At the AIPAC conference yesterday President Obama insisted: “But as you examine my commitment, you don’t just have to count on my words. You can look at my deeds. Because over the last three years, as president of the United States, I have kept my commitments to the state of Israel. At every crucial juncture — at every fork in the road — we have been there for Israel. Every single time.” He declared that “if during this political season you hear some questions regarding my administration’s support for Israel, remember that it’s not backed up by the facts. And remember that the U.S.-Israel relationship is simply too important to be distorted by partisan politics. America’s national security is too important. Israel’s security is too important.”
But unfortunately, there are a whole bunch of facts that Obama left out of his gauzy recitation of his record on Israel. Dan Senor, Mitt Romney’s top foreign policy advisor, provides a helpful chronology detailing the Obama’s rocky relationship with Israel.

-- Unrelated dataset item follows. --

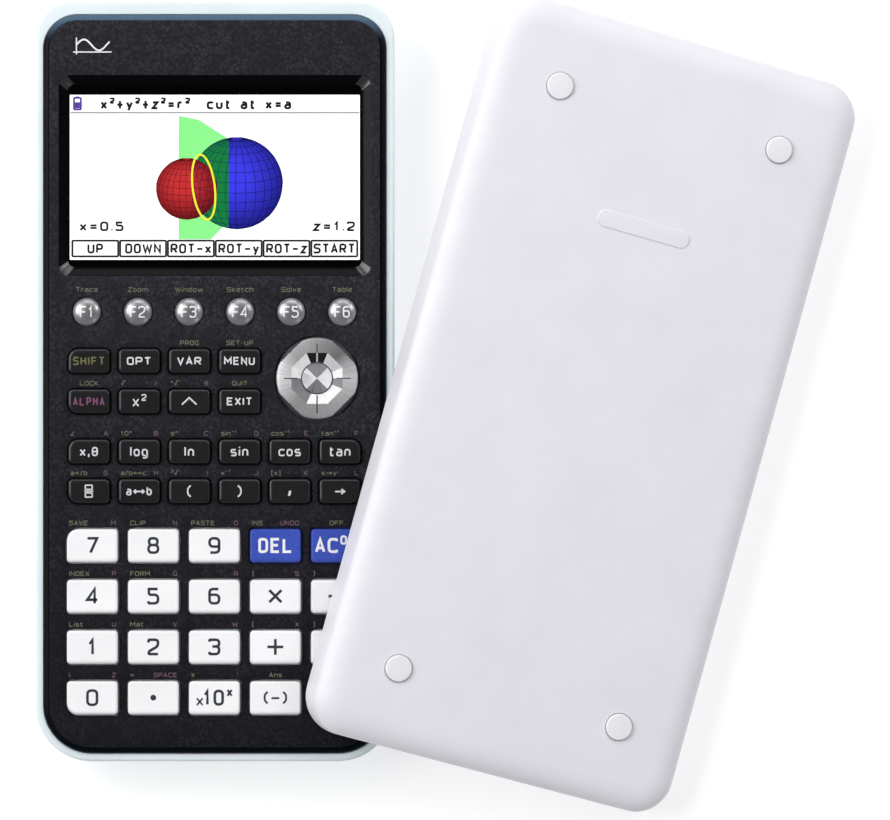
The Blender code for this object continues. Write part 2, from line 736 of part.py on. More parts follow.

And anticipating that the president might leave a bunch of things out of his speech, the conservative Emergency Committee for Israel commissioned a 30-minute documentary of what you didn’t hear from Obama. It is worth the time to watch:
Obama told the AIPAC attendees a fractured fairy tale. But for friends of Israel (Jewish and non-Jewish), the facts don’t back up Obama’s extraordinary claim that he was there for Israel “every single time.”
As former deputy national security advisor Elliott Abrams explains, “Military and intelligence cooperation is excellent, and American diplomatic support for an isolated Israel was repeatedly (though not always, as he suggested) forthcoming. Still, any effort to paper over the differences between his administration and the Netanyahu government—or worse yet, to make believe there really are no important differences—was bound to fail.” Facts are stubborn things, and Obama’s record is so error-strewn and so different in tenor from predecessors that no speech can paper over the last three years.
And just as the Obama account of his record bears only a passing resemblance to reality, his current policy formulation will satisfy Israel’s friends only on a superficial level. Obama reiterates he wants to deny Iran a nuclear weapon. But as Abrams notes, “The problem is that Israel is focused on Iran’s acquisition of a nuclear capability, not just the final activities that produce a weapon—and that would probably come far too late for Israel to have a viable military option. To the Israelis, Iran cannot be permitted to get that close to having a usable weapon. So the red line the president drew is not the same as the one Netanyahu usually draws.” Nor will Obama’s effort to muzzle “loose war talk” go over well with those trying to convince the mullahs that their very lives, not to mention their power, are at risk if they pursue nuclear weapons.
Obama’s tougher talk should not obscure his shabby track record or the degree to which Israel now finds itself, in his words, painfully aware it will need “the ability to defend itself, by itself, against any threat.”